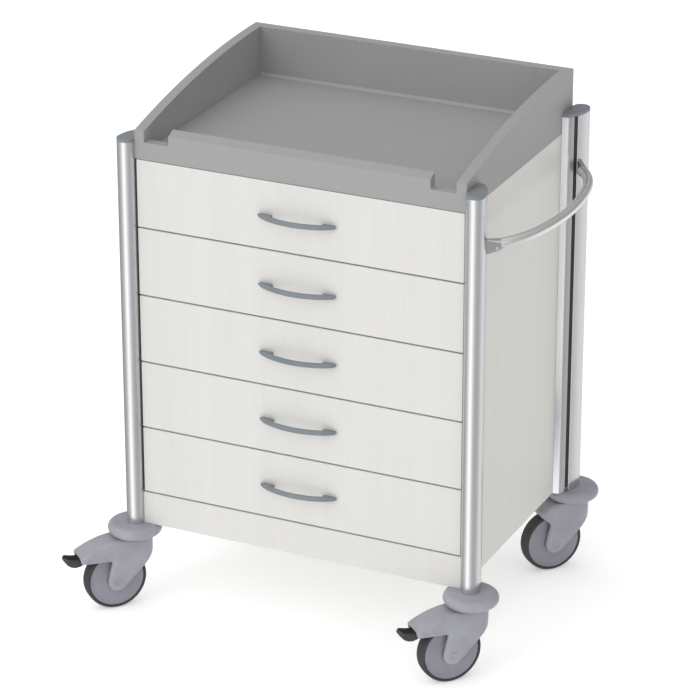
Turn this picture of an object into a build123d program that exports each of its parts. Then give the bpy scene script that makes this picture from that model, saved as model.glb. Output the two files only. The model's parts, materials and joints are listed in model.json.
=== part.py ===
"""Instrument cart: five-drawer cabinet on four swivel casters, with a raised tray on top.

Millimetres, +Z up. The floor is Z = 0 and the drawer fronts face -Y. The origin lies on the
floor under the middle of the whole outline, casters and rail included, so the cabinet stands
a little to the right of it and behind it.
"""
from build123d import *
import os
from math import atan2, cos, degrees, hypot, sin, sqrt

# ---------------------------------------------------------------- cabinet
BODY_WIDTH = 670.0        # outside the side panels
BODY_DEPTH = 510.0        # drawer faces to back panel
CABINET_X = 10.0          # middle of the cabinet from the origin
CABINET_Y = 34.0
CASTER_HEADROOM = 50.0    # top of the wheels to the underside of the cabinet
PLINTH_HEIGHT = 68.0
SIDE_BOARD = 19.0
BOTTOM_BOARD = 19.0
BACK_BOARD = 10.0

# ---------------------------------------------------------------- drawers
DRAWER_COUNT = 5
DRAWER_PITCH = 137.0
FRONT_BOARD = 18.0
FRONT_GAP = 3.0           # between one front and the next
FRONT_SIDE_GAP = 3.0      # front edge to the outside of the side panel
FRONT_AIR = 1.0           # behind a closed front
EDGE_ROUND = 1.0          # edge band on the fronts and the plinth
BOX_LIFT = 14.0           # box underside above its drawer line
BOX_TOP_AIR = 18.0        # box top to the next drawer line
BOX_REAR_AIR = 32.0       # box back to the back panel
BOX_WALL = 12.0
BOX_FLOOR = 8.0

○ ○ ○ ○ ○

- [WHAT THE TASK ASKS] All lines of the data above that include the word "from" must be shown.

- [TASK OUTPUT]
Turn this picture of an object into a build123d program that exports each of its parts. Then give the bpy scene script that makes this picture from that model, saved as model.glb. Output the two files only. The model's parts, materials and joints are listed in model.json.
from build123d import *
from math import atan2, cos, degrees, hypot, sin, sqrt
CABINET_X = 10.0          # middle of the cabinet from the origin